Les textes des annonces que j’utilise peuvent être des appels au secours, mais ils peuvent aussi être informatifs de catastrophes à venir : la fin du monde, la crise économique et peut-être aussi quelque chose comme Fukushima. J’établis une relation avec le film ‘12 Monkeys’ une adaptation du film de Chris Marker, ‘La Jetée’. Dans ce film, il y a des affiches qui disent « voilà ce que nous avons fait », « nous avons changé le monde », « suivez-nous dans notre mouvement » placées par des organisations qui essayent d’aider les gens. Ces affiches indiquent ce qu’il faut faire ou invitent les gens à rejoindre les forces d’opposition à un système qui n’est pas bon pour l’humanité.

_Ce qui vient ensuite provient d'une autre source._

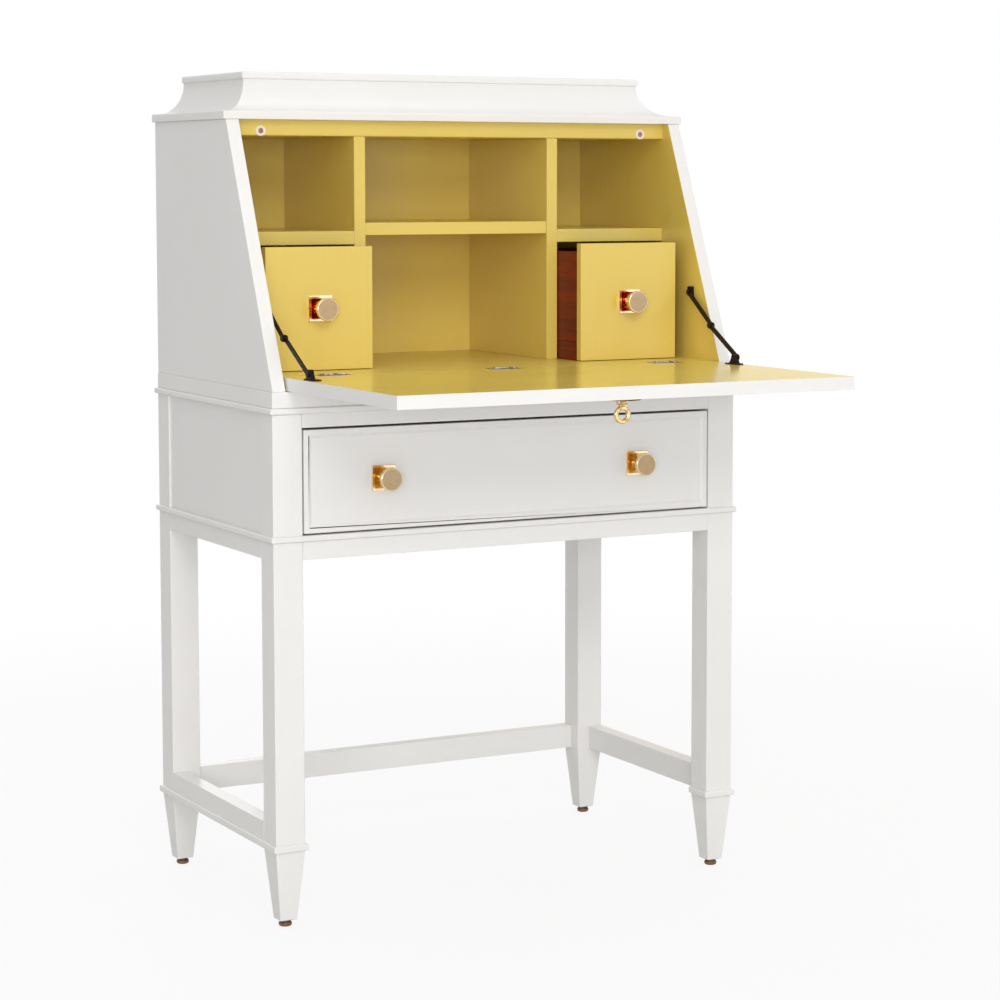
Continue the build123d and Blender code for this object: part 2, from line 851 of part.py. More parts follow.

Pensez-vous que le futur amènera nécessairement une catastrophe ?
Au départ, je ne savais pas encore que ce que je faisais avait à voir avec la catastrophe, avec la peur. J’avais seulement l’idée de me cacher et d’aller quelque part. J’allais dans le métro, je faisais des découpes, j’étais dans le graffiti. Quand j’ai arrêté le graffiti, j’aimais toujours ces promenades : ouvrir les systèmes du métro, descendre les escaliers, etc. Je pensais qu’il s’agissait seulement de découvrir des espaces et par la suite je me suis rendu compte qu’il y avait aussi autre chose : être seul, loin des choses. Montrer aux gens le futur en servant du passé en dévoilant des vieux bâtiments pour les alerter vis-à-vis de l’avenir. L’aspect est le même : la décrépitude d’un bâtiment peut donner un aperçu de ce qui va arriver dans l’avenir.

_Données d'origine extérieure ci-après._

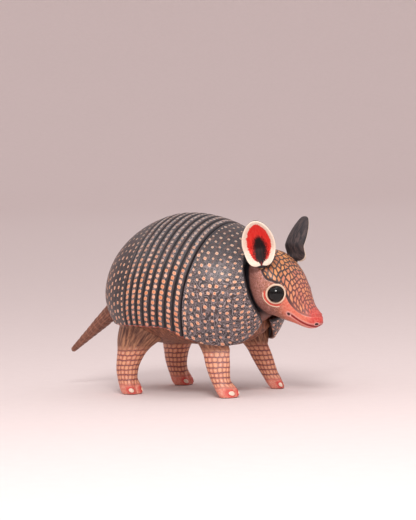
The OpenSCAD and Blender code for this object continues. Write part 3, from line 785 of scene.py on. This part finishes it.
def shell_paint():
    p = Paint("shell_paint")
    row, arc, rim, collar, side, shrink = p.attributes("row", "arc", "rim", "collar", "side", "shrink")
    wobble = p.noise(4.5, 1) - 0.5
    band_row = row / PITCH
    in_bands = p.step(row, -0.5, 0.0) * p.step(row, LAST_ROW + 0.5, LAST_ROW)
    on_shields = 1 - in_bands
    number = p.floor(band_row)
    # One dot in the middle of every band, at an arc pitch that differs a little from band to band.
    across = p.fract(band_row) - 0.5
    count = arc / BAND_DOTS + p.chance(number, 3.0, 1.0)
    dot_number = p.floor(count)
    along = p.fract(count) - 0.5
    luck = p.chance(number, dot_number, 5.0)
    luck2 = p.chance(number, dot_number, 9.0)
    half_x = (across * PITCH + (luck - 0.5) * 0.35 + wobble * 0.4) / (0.66 + luck2 * 0.14)
    half_y = (along * BAND_DOTS + (luck2 - 0.5) * 0.22) / (0.62 + luck * 0.1)
    dot = round_square(p, half_x, half_y)
    # Shields: staggered rows of rounder dots.
    gap_size = p.math("MULTIPLY_ADD", p.step(row, 0, 10), FRONT_ROWS - REAR_ROWS, REAR_ROWS)
    from_band = p.math("MAXIMUM", row - LAST_ROW, row * -1)
    rows = (from_band - SHIELD_FROM) / gap_size
    row_number = p.floor(rows)
    shift = p.fract(row_number * 0.5)
    pitch2 = p.math("MULTIPLY_ADD", p.step(row_number, 0.5, 0.6), MORE_DOTS, FIRST_DOTS)
    ahead = p.step(row, 0, 1)
    from_middle = (p.fract(rows) - 0.5) * gap_size * (ahead * 2 - 1)
    count2 = arc * (1 - shrink * from_middle) / pitch2 + shift
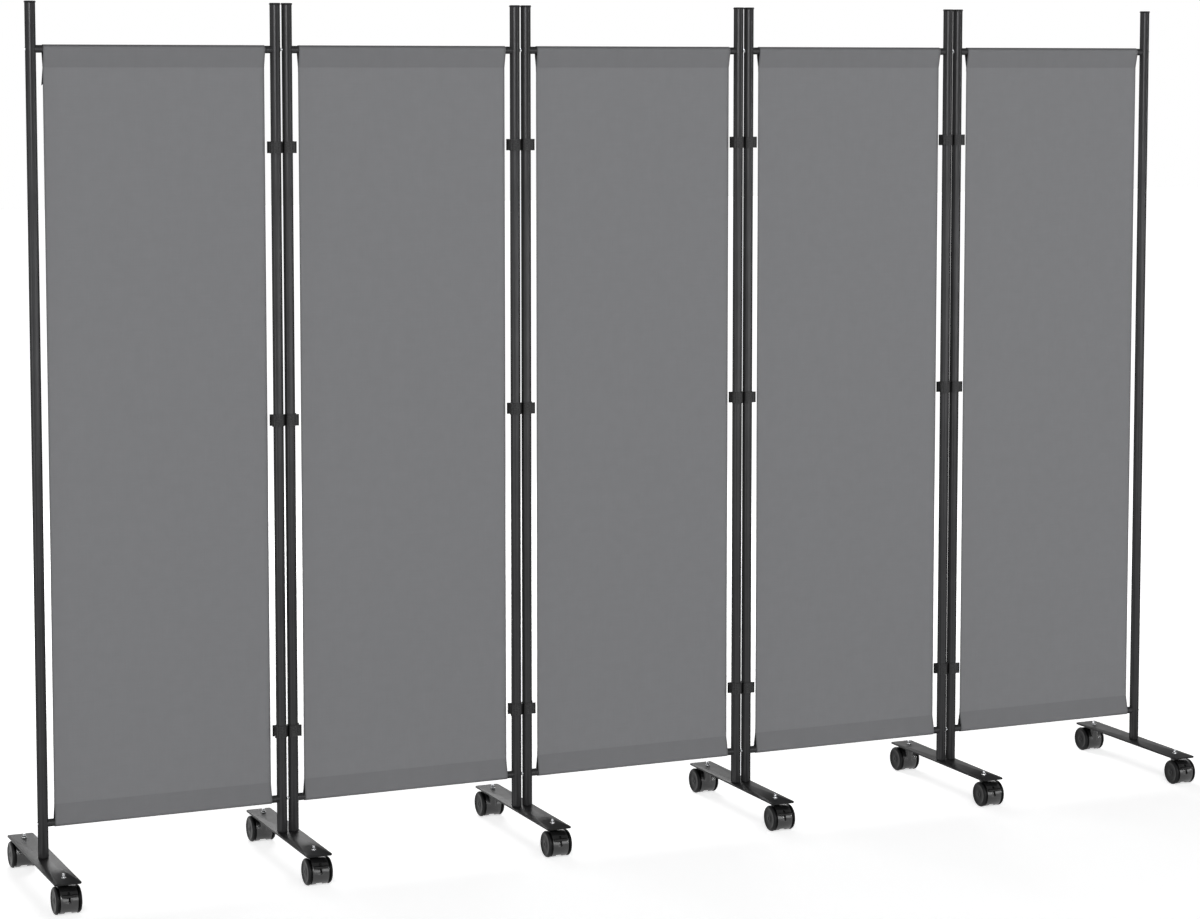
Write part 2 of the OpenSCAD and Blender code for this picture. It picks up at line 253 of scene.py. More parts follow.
def clip_material():
    """Mottled plastic, with painted shade: near black in the groove between the two rings and at the tips
    of the lips.
    """
    n = Nodes("clip_plastic_look")
    far = n.math("ABSOLUTE", n.axes()["X"])
    # Painted shade: near black in the groove between the rings and at the tips of the lips; elsewhere the
    # mottled body colour.
    lit = n.math("MULTIPLY", n.ramp(far, 0.0, 1.0, 0.0020, 0.0045), n.ramp(far, 1.0, 0.05, 0.0260, 0.0274))
    body = n.mix(n.ramp(n.noise(420, 4), 0, 1, 0.35, 0.65), grey(0.012), grey(0.042))
    n.colour(n.mix(lit, grey(0.001), body))
    n.roughness(n.ramp(n.noise(180, 3), 0.38, 0.52))
    n.set(Specular_IOR_Level=0.16)
    n.bump(n.noise(2600, 2), 0.3, 0.0001)
    return n.mat


def zinc_material():
    """Bright zinc plating, slightly uneven."""
    n = Nodes("bright_zinc")
    n.colour(n.mix(n.noise(300, 3), (0.60, 0.61, 0.63), (0.82, 0.83, 0.84)))
    n.roughness(n.ramp(n.noise(500, 2), 0.16, 0.30))
    n.set(Metallic=1.0)
    n.bump(n.noise(1500, 2), 0.15, 0.00005)
    return n.mat


def weave(n, thread):
    """Height of a plain weave with its warp along Z and its weft along X."""
    axes = n.axes()
    x = n.math("MULTIPLY", axes["X"], math.pi / thread)
    z = n.math("MULTIPLY", axes["Z"], math.pi / thread)
    over = n.math("MULTIPLY", n.math("SINE", x), n.math("SINE", z))
    round_x, round_z = (n.math("ABSOLUTE", n.math("COSINE", turn)) for turn in (x, z))
    crown = n.math("MULTIPLY", round_x, round_z)
    return n.math("SUBTRACT", n.math("MULTIPLY", over, 0.4), n.math("MULTIPLY", crown, 0.6))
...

Comment vous figurez-vous le futur ?
Presque tout le monde est mort, les survivants se cachent dans des souterrains. Tout va de mal en pis, les gens quittent certaines zones à cause de la crise. Ce n’est pas forcément la fin du monde, ça peut être se passer au niveau économique ou écologique ou politique ou une guerre... Dans tous les cas, les bâtiments ont le même aspect, qu’ils tombent en décrépitude parce qu’ils sont abandonnés ou qu’ils aient été détruits par une guerre, une crise écologique ou économique. A Detroit ou à Charleroi, les bâtiments industriels sont abandonnés. C’est toujours par les bâtiments qu’on peut voir que quelque chose ne va pas.